Dude ACTUALLY Withdraws From His 401(k) and Retire…


Did you know you can use your 401(k) to retire early? Yep, it’s possible. And today’s guest, Eric Cooper, is doing it at age 47! Most FIRE chasers search for how to withdraw from a 401(k) early but know that doing so will hit them with substantial penalties. The best way around this? The 72(t) rule—which is precisely what Eric has been taking advantage of. Eric uses the 72(t) rule’s “substantially equal periodic payments” to take early withdrawals from his 401(k) of $30K per year, starting at age 47. But how does it work?

Eric comes on the show to describe exactly how this early withdrawal rule works, how much you can take out, the regulations to follow so you avoid penalties, and why early retirement may be much closer than you think. But this isn’t the only early retirement income Eric has got. We’ll review his substantial real estate portfolio and detail Eric’s almost unbelievable tax savings from combining tax-advantaged rental properties with rule 72(t).
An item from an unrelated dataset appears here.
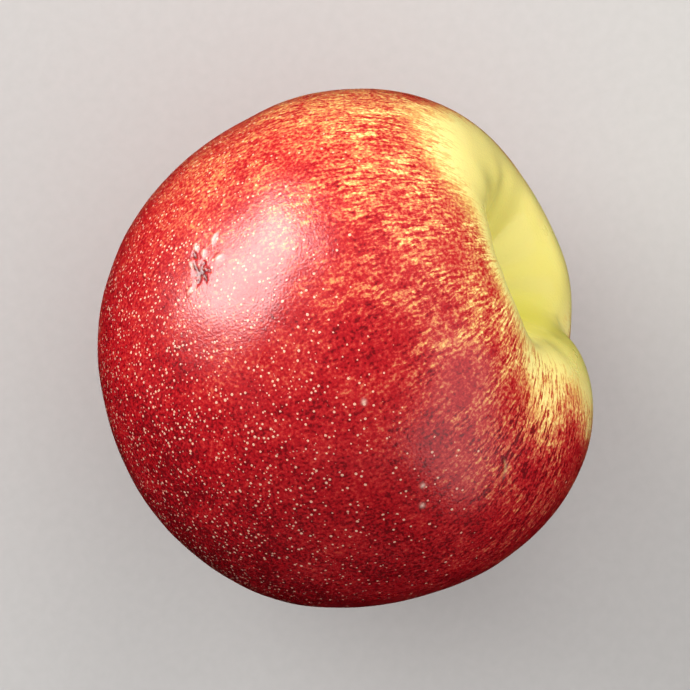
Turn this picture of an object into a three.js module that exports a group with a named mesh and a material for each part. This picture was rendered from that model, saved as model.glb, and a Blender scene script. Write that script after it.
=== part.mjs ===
// A ripe nectarine, picked and lying on its side: one smooth-skinned fruit with broad shoulders round a deep stem
// cavity, a suture groove that runs from the cavity to the blossom tip, and a small flat spot where it rests.
//
// Units are millimetres. +Z is up, +X is the horizontal heading of the stem end, and the origin is the middle of the
// flat spot. The fruit is first shaped upright in its own frame, where z is the core axis with the stem end up, x
// points to the suture and z = 0 is the widest circle. It is then tipped over on its side.
import * as THREE from "three";

const degrees = THREE.MathUtils.degToRad;

// Driving dimensions of the upright fruit.
const CHEEK_RADIUS = 35.5; // from the core axis out to a cheek
const SUTURE_RADIUS = 33.7; // from the core axis out to the suture, and to the back
const CREST_RADIUS = 14.5; // from the core axis to the top of the shoulder
const CREST_HEIGHT = 25.8; // the shoulder's top above the widest circle
const CAVITY_DEPTH = 10.5; // from the shoulder's top down to the scar that the stalk left
const SCAR_RADIUS = 2.6;
const BLOSSOM_DEPTH = 36.6; // the blossom end below the widest circle
const TIP_LENGTH = 0.7; // the small point that the flower left on the blossom end
const TIP_RADIUS = 4.5;

// How the outline bends. 2 is an ellipse, and more is squarer.
const SHOULDER_SQUARENESS = 1.95;
const BLOSSOM_SQUARENESS = 2.19;
const CAVITY_FLARE = 1.3; // 1 is a round bowl, and more is a funnel

// The shoulder isn't level: it rises and dips round the cavity, by so many millimetres at an angle from the suture.
const LOBE_ANGLE = degrees(-50);
const SHOULDER_WAVES = [
  { at: 0, halfWidth: degrees(22), rise: -2.5 }, // the suture's notch
  { at: LOBE_ANGLE, halfWidth: degrees(30), rise: 0.2 },
  { at: degrees(-98), halfWidth: degrees(21), rise: -1.3 }, // a soft dip across from the notch
  { at: degrees(124), halfWidth: degrees(50), rise: 0.3 }, // the full shoulder of the other cheek
];
const SHOULDER_SHARE = 0.2; // where the rises and dips are greatest, as a share of the way from scar to tip
const SHOULDER_REACH = 0.135; // and how far they spread to each side of it
const CAVITY_SHIFT = 2; // how far the cavity opens away from the lobe
const CAVITY_REACH = 0.2;
const CALM_SHARE = 0.95; // the cavity is calm: rises, dips and groove only reach full strength this near the crest

// The suture groove below the notch. It is shallowest half-way down.
const GROOVE_DEPTH = 0.9;
const GROOVE_HALF_WIDTH = 4;
const GROOVE_FADE = 0.45;
const GROOVE_WAIST = 0.55; // where it is shallowest, as a share of the way from scar to tip
const GROOVE_WAIST_REACH = 0.2;

// How the fruit lies.
const STEM_LIFT = degrees(17.8); // the stem end points this much above level
const SUTURE_DROP = degrees(53.3); // the suture lies this far below level, on the -Y side
const FLAT_SPOT_DEPTH = 1; // how far the flesh gives where the fruit rests

// The mesh: columns run from the stem to the tip, and rows go round the core axis.
const COLUMNS = 64;
const ROWS = 46;
const COLUMN_CROWDING = 0.4; // 0 spaces the columns evenly, and more moves them towards the suture
const OUTLINE_STEPS = 6; // points on each of the outline's three stretches

const MEAN_RADIUS = (CHEEK_RADIUS + SUTURE_RADIUS) / 2;
const QUARTER_TURN = Math.PI / 2;

// 1 in the middle, falling to nothing a few half-widths away.
const bell = (distance, halfWidth) => Math.exp(-((distance / halfWidth) ** 2));

// How far one angle is from another, between -pi and pi.
const angleBetween = (a, b) => Math.atan2(Math.sin(a - b), Math.cos(a - b));

// Points on a quarter of an oval with half-sizes 1, from its top towards its side, as [across, up].
function quarterOval(squareness) {
  return Array.from({ length: OUTLINE_STEPS }, (_, step) => {
    const turn = (step / OUTLINE_STEPS) * QUARTER_TURN;
    return [Math.sin(turn) ** (2 / squareness), Math.cos(turn) ** (2 / squareness)];
  });
}

// Half the fruit's outline, from the middle of the stalk scar over the shoulder to the blossom tip: (radius, height).
function outline() {
  const scarHeight = CREST_HEIGHT - CAVITY_DEPTH;
  const points = [[0, scarHeight]];
  for (let step = 0; step < OUTLINE_STEPS; step++) {
    const share = step / OUTLINE_STEPS;
    const climb = Math.sin(share * QUARTER_TURN) ** CAVITY_FLARE;
    points.push([THREE.MathUtils.lerp(SCAR_RADIUS, CREST_RADIUS, share), scarHeight + climb * CAVITY_DEPTH]);
  }
  for (const [across, up] of quarterOval(SHOULDER_SQUARENESS)) {
    points.push([THREE.MathUtils.lerp(CREST_RADIUS, MEAN_RADIUS, across), up * CREST_HEIGHT]);
  }
  for (const [across, up] of quarterOval(BLOSSOM_SQUARENESS)) {
    points.push([up * MEAN_RADIUS, -across * BLOSSOM_DEPTH]);
  }
  points.push([0, -BLOSSOM_DEPTH]);
  return new THREE.SplineCurve(points.map(([radius, height]) => new THREE.Vector2(radius, height)));
}

// How wide the fruit is at an angle from the suture, against its mean: an oval, seen along the core axis.
function ovalWidth(angle) {
  const span = Math.hypot(CHEEK_RADIUS * Math.cos(angle), SUTURE_RADIUS * Math.sin(angle));
  return (CHEEK_RADIUS * SUTURE_RADIUS) / span / MEAN_RADIUS;
}

// How far the shoulder stands above its mean at an angle from the suture.
function shoulderRise(angle) {
  const rises = SHOULDER_WAVES.map((wave) => wave.rise * bell(angleBetween(angle, wave.at), wave.halfWidth));
  return rises.reduce((sum, rise) => sum + rise, 0);
}

// How deep the suture groove is at a place on the skin.
function grooveDepth(share, radius, angle) {
  if (Math.cos(angle) < 0) {
    return 0;
  }
  const halfway = bell(share - GROOVE_WAIST, GROOVE_WAIST_REACH);
  return GROOVE_DEPTH * (1 - GROOVE_FADE * halfway) * bell(radius * Math.sin(angle), GROOVE_HALF_WIDTH);
}

// A point of the upright fruit: share runs from 0 at the scar to 1 at the tip, and angle goes round from the suture.
function skinPoint(curve, share, angle) {
  const at = curve.getPointAt(share);
  const along = curve.getTangentAt(share);
  const outward = new THREE.Vector2(-along.y, along.x);

  const offAxis = THREE.MathUtils.smoothstep(at.x, SCAR_RADIUS, CALM_SHARE * CREST_RADIUS);
  const waves = shoulderRise(angle) * bell(share - SHOULDER_SHARE, SHOULDER_REACH);
  at.addScaledVector(outward, offAxis * (waves - grooveDepth(share, at.x, angle)));

  const onBlossomEnd = at.y < 0 ? 1 : 0;
  const tip = onBlossomEnd * TIP_LENGTH * bell(at.x, TIP_RADIUS);
  const radius = at.x * ovalWidth(angle);
  const shift = CAVITY_SHIFT * bell(share, CAVITY_REACH);
  const x = radius * Math.cos(angle) - shift * Math.cos(LOBE_ANGLE);
  const y = radius * Math.sin(angle) - shift * Math.sin(LOBE_ANGLE);
  return new THREE.Vector3(x, y, at.y - tip);
}

// The upright fruit, made from a sphere's grid so that its surface is closed.
function uprightFruit() {
  const curve = outline();
  const geometry = new THREE.SphereGeometry(1, COLUMNS, ROWS);
  const position = geometry.getAttribute("position");
  const uv = geometry.getAttribute("uv");
  for (let i = 0; i < position.count; i++) {
    const even = (uv.getX(i) - 0.5) * 2 * Math.PI;
    const angle = even - COLUMN_CROWDING * Math.sin(even);
    const point = skinPoint(curve, 1 - uv.getY(i), angle);
    position.setXYZ(i, point.x, point.y, point.z);
  }
  return geometry;
}

// Tips the upright fruit over: the suture is turned down and towards -Y, then the stem end swings down to +X.
function tippedOver(geometry) {
  const turn = new THREE.Matrix4().makeRotationZ(SUTURE_DROP - QUARTER_TURN);
  const layDown = new THREE.Matrix4().makeRotationY(QUARTER_TURN - STEM_LIFT);
  return geometry.applyMatrix4(layDown.multiply(turn));
}

// Presses the lowest skin flat and moves the fruit so that the middle of the flat spot is the origin.
function restOnTable(geometry) {
  geometry.computeBoundingBox();
  const table = geometry.boundingBox.min.z + FLAT_SPOT_DEPTH;
  const position = geometry.getAttribute("position");
  const spot = new THREE.Box2();
  for (let i = 0; i < position.count; i++) {
    if (position.getZ(i) <= table) {
      position.setZ(i, table);
      spot.expandByPoint(new THREE.Vector2(position.getX(i), position.getY(i)));
    }
  }
  const middle = spot.getCenter(new THREE.Vector2());
  return geometry.translate(-middle.x, -middle.y, -table);
}

const skin = new THREE.MeshStandardMaterial({ color: 0xb3202a, roughness: 0.35, metalness: 0 });
const nectarine = new THREE.Mesh(restOnTable(tippedOver(uprightFruit())), skin);
nectarine.name = "nectarine";

const part = new THREE.Group();
part.add(nectarine);

export default part;
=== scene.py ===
# %% [markdown]
# # A ripe nectarine on a pale table
#
# A nectarine is a peach without the down. Its skin is thin, taut and waxy, so almost all of its character is in three
# things: the soft swelling of the flesh round the stem cavity, the way the red blush breaks up over a yellow ground,
# and the sheen of the wax. This lesson takes the fruit's solid, smooths it into a fine skin, paints the broad zones of
# colour on that skin, and lets a node material add the streaks and specks that are too fine to paint.

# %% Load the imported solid
import math

import bmesh
import bpy
import numpy as np
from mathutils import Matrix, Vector, noise


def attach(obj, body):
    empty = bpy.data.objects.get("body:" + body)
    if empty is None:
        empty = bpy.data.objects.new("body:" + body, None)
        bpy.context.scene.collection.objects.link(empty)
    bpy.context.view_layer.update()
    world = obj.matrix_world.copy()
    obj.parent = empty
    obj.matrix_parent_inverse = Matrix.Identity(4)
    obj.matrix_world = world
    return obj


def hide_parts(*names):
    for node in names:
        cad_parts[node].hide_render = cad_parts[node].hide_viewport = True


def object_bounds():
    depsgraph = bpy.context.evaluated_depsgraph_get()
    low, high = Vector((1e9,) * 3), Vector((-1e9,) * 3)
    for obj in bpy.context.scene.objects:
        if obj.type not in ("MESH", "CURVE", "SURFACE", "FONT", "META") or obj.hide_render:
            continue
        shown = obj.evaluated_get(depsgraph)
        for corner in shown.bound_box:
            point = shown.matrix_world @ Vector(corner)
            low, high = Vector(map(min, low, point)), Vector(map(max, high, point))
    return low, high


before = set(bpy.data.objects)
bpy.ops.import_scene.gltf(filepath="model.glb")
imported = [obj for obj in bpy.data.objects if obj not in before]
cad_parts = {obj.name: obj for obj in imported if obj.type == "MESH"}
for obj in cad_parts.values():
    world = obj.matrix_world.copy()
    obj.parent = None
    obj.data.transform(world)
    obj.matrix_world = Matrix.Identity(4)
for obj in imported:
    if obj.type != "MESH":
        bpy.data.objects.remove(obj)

cad_low, cad_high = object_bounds()
MM = 0.001
print("the solid measures, in mm:", [round(side / MM, 1) for side in cad_high - cad_low])

# %% [markdown]
# ## The skin's mesh
#
# The solid is a plain mesh of flat triangles. The real skin has no flats, so a copy of it is rounded. The copy is
# merged first, because the solid is stored as loose triangles. Where many edges meet in one point the mesh has a pole,
# and this fruit has just two: the scar of the stalk and the blossom tip. They give the core axis, and everything that
# follows is measured from it. Pairs of triangles are then joined into four-sided faces, because Subdivision Surface
# rounds those more evenly.

# %% Merge the copy and find the core axis
shape = bmesh.new()
shape.from_mesh(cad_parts["nectarine"].data)
bmesh.ops.remove_doubles(shape, verts=shape.verts, dist=0.001 * MM)
poles = sorted(shape.verts, key=lambda corner: len(corner.link_edges))[-2:]  # the two with the most edges
stalk_scar = max((pole.co.copy() for pole in poles), key=lambda place: place.x)
blossom_tip = min((pole.co.copy() for pole in poles), key=lambda place: place.x)
core = (stalk_scar - blossom_tip).normalized()
print("the stalk scar is at", [round(x / MM, 1) for x in stalk_scar], "mm")

# %% Join the triangles and round the skin
bmesh.ops.join_triangles(
    shape,
    faces=shape.faces,
    angle_face_threshold=math.radians(30),
    angle_shape_threshold=math.radians(60),
)
for face in shape.faces:
    face.smooth = True
skin_mesh = bpy.data.meshes.new("nectarine_skin")
shape.to_mesh(skin_mesh)
shape.free()
nectarine = bpy.data.objects.new("nectarine_skin", skin_mesh)
bpy.context.scene.collection.objects.link(nectarine)

ROUNDING_LEVELS = 2
rounding = nectarine.modifiers.new("rounding", "SUBSURF")
rounding.levels = ROUNDING_LEVELS
rounding.render_levels = ROUNDING_LEVELS
rounded = nectarine.evaluated_get(bpy.context.evaluated_depsgraph_get())
skin_mesh = bpy.data.meshes.new_from_object(rounded)
nectarine.modifiers.clear()
nectarine.data = skin_mesh
print("the rounded skin has", len(skin_mesh.polygons), "faces")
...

Plus, Eric shares how he built a multimillion-dollar nest egg by his mid-forties and why those starting young on the path to early retirement can repeat his strategy to be much richer in retirement. Do you have money sitting in retirement accounts that you’re ready to use? The 72(t) rule might be just what you need.

Mindy:
The middle class trap is defined as being a millionaire with all of your wealth trapped in your 401k or your home equity. But what if you could access your retirement funds early? Today’s guest is going to show us just exactly how he did that without penalties. Hello? Hello, hello. My name is Mindy Jensen and with me as always is my still has his retirement funds in his retirement accounts Co-host Scott Trench.

Scott:
Well, with a setup like that, I’m going to withdraw from this podcast early. Mindy BiggerPockets has the goal of creating 1 million millionaires. You’re in the right place if you want to get your financial house in order because we truly believe that…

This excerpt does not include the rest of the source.